Hay lugares que no necesitan del
Adviento para brillar más. El Café de Levante es uno de ellos, y en los veladores de la calle,
a pesar de la fría noche que envolvía a Zaragoza, aún quedaba una persona sentada, resguardada entre sus ropas de abrigo plantando cara
al cierzo de la calle Almagro. La vidriera del Café brillaba como un refugio
cálido con sus detalles y curvas modernistas y un suave resplandor que invita a
entrar y dejar el frio fuera.
Veía cómo servían
vasos blancos y humeantes, cómo llegaban raciones de tortilla jugosa, cómo se
repartían las tapas clásicas del "Café", granizados, churros y torrijas, en un ambiente que se
acoplaba al invierno. Cada vez que se abre la puerta escucha el rumor
acogedor de cucharillas, el murmullo de conversaciones y el olor a bebidas
calientes y a leche merengada.
Solo tenía que entrar y disfrutar.
Pero el Adviento es tiempo de espera; y en su calendario hoy tocaba seguir
esperando. No sabemos si aguardaba a alguien o a algo. Tranquila, inmóvil,
abrigada contra el cierzo, tenía la esencia misma del Adviento: esperar con
calma, con esperanza.
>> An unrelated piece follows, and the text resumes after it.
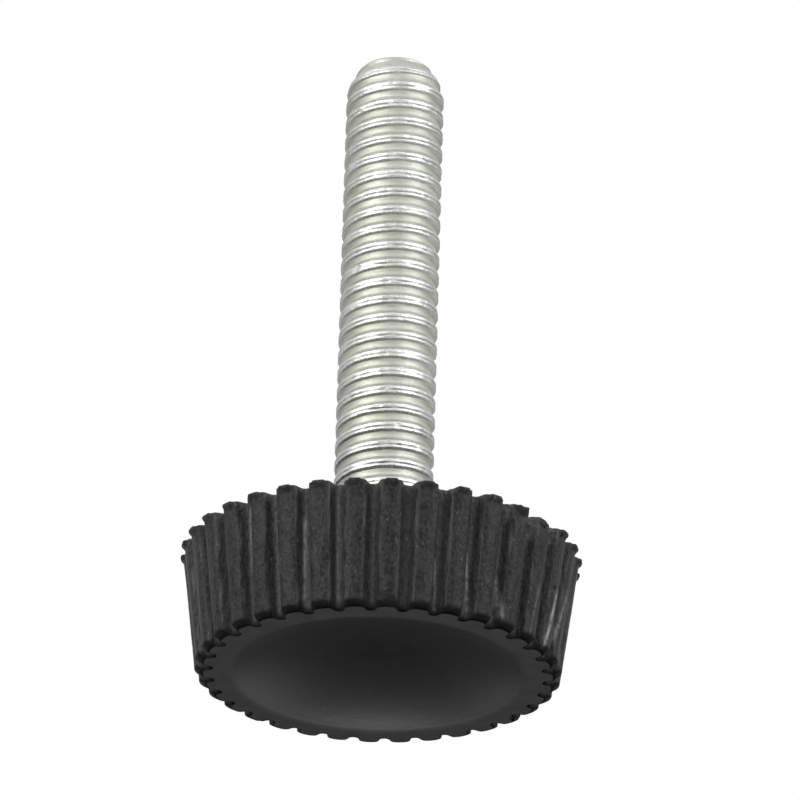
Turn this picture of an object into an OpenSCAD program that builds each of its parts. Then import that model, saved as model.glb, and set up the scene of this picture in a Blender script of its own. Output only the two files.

Quizá esperaba a un amigo que llegaba tarde, quizá un
encuentro que llevaba tiempo deseando, quizá una noticia.; O nada; simplemente
esperaba que llegara un momento especial, ese que a veces solo ocurre cuando
uno se detiene, esperando una llamada, una compañía, una respuesta, o un cambio
que sabemos que llegará, aunque no sepamos cuándo.